I do not think they even tried to fix the AI for this game. I watched as two AI armies moved backwards and forwards through miasma, until every unit was dead without even fighting.

Conserving bullets. Very advanced tactics. (j/k)
 
There is a trade-off that you face when making an AI better. If you want the AI to take the same amount of time as you during its turn, then sure, I bet they can make an AI that could pose a challenge. Unlike a game of Chess, where the board is always the same geometry, the pieces all start in the same position, and each player can see exactly where all pieces are on the board, this is not true for Civ.

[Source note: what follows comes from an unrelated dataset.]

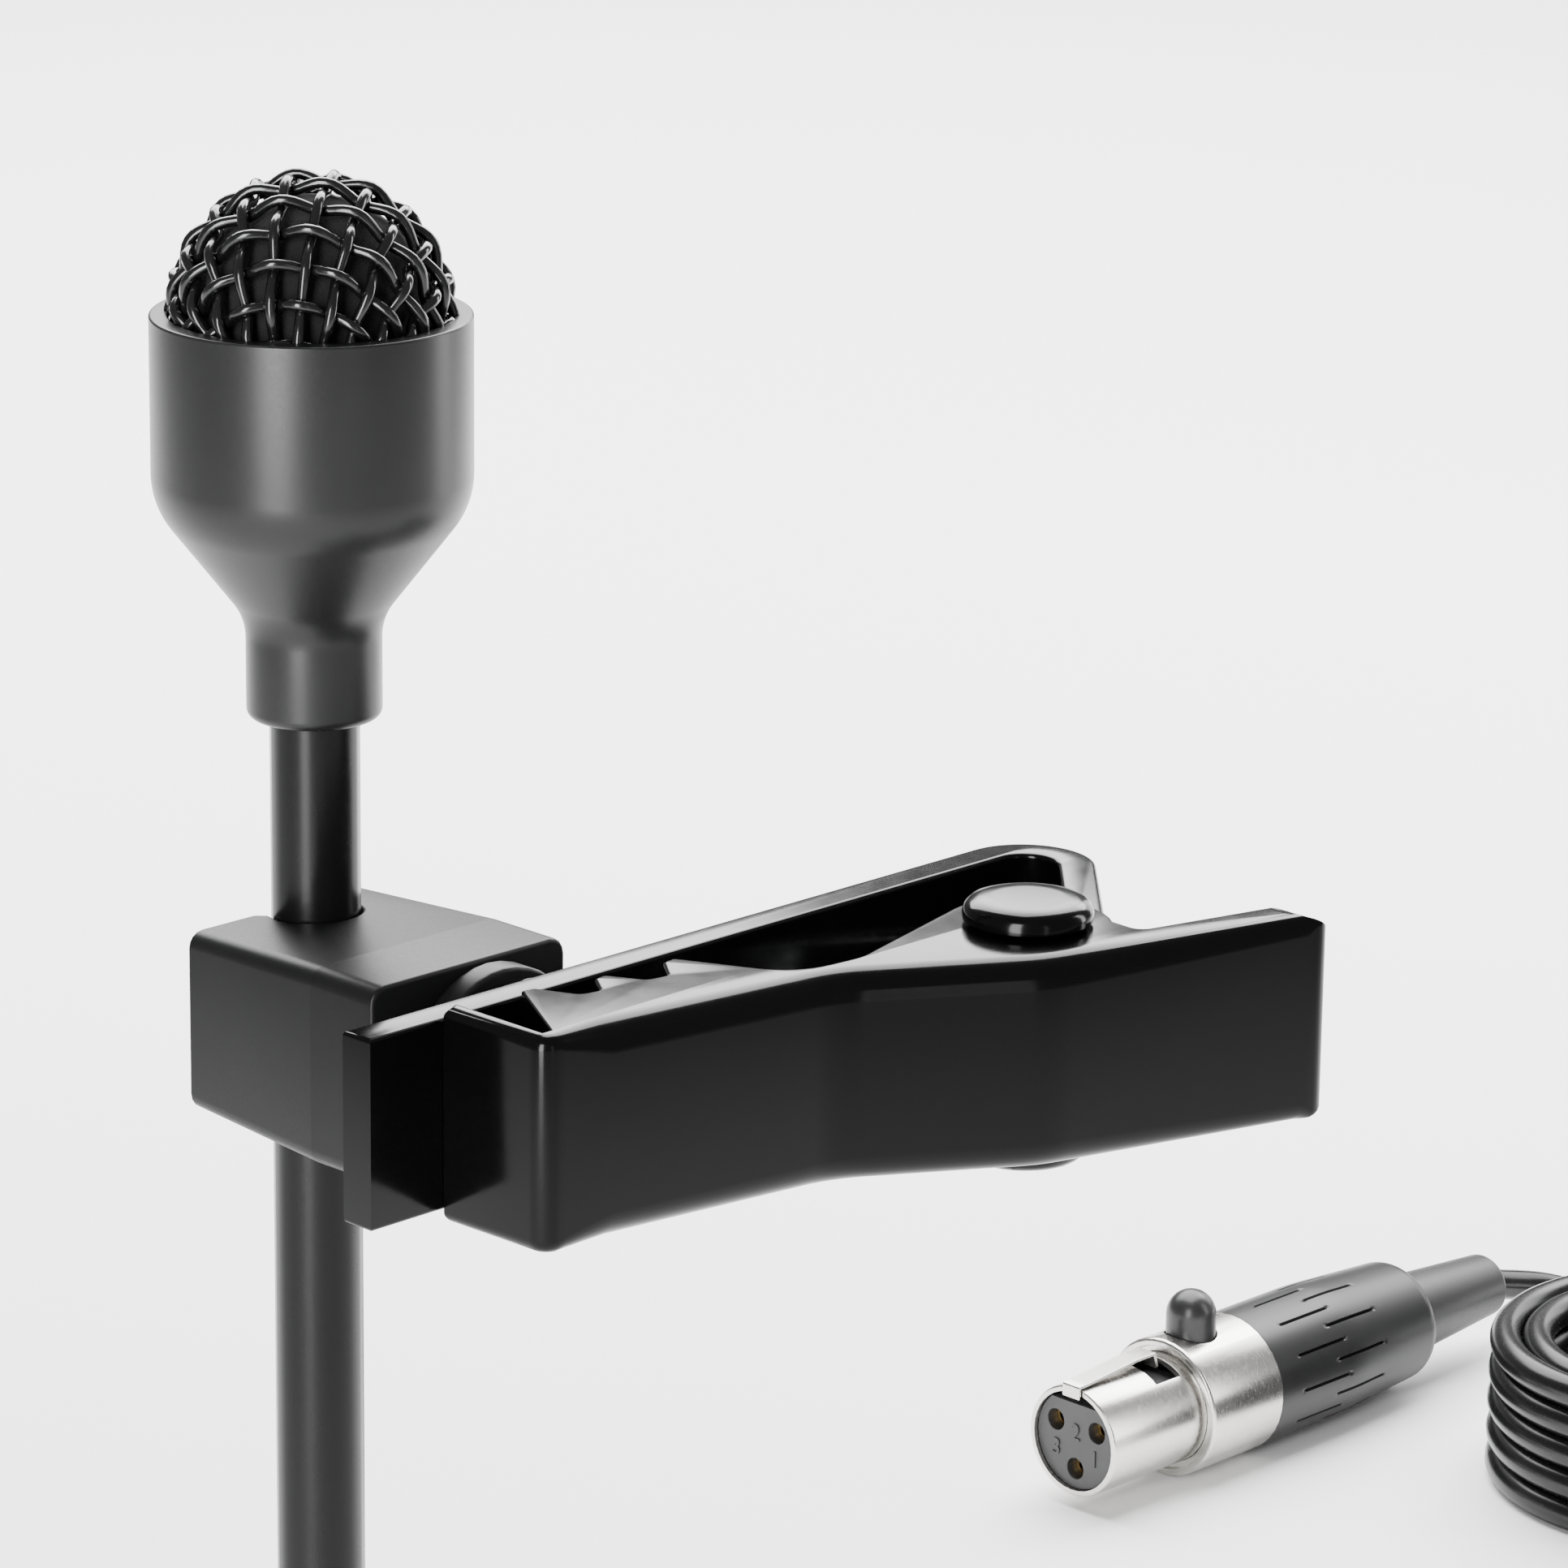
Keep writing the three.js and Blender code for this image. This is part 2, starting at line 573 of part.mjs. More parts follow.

Adding degrees of arbitrary information forces the computer to have to think more like a human, and less about the most efficient way to get to attack a target from point A to point B. Chess has the advantage of having numerous opening book plays often programmed into a AI's database and odds of winning based on two different book openings against each other. Then there is information hiding, where the AI does not know true unit composition, and only sees the units you reveal to it. It would help if the AI was allowed to cheat in this department, and was able to "memorize" the board from previous sightings it had of your units, but I do not think it keeps a list like that. What does the AI do with this information, just use it to measure your force strength in a zone, or try to exploit any weakness in your formation.

To make an AI that could just play THAT type of game well would be a challenge.

But wait, there is more. Now the AI has to manage it's cities, manage its tech progression, its culture choices, diplomacy with other opponents, manage it's workers. There is a lot going on there, so if you want to AI to take 30 secs to 1 minute to manage its turn, then the AI will always be substandard.

Is there room for improvement? Sure there is. They have added new systems, and tweaked old ones from Civ 5. It will take time to identify where the AI is failing in using those systems and to nudge it in a more appropriate behavior.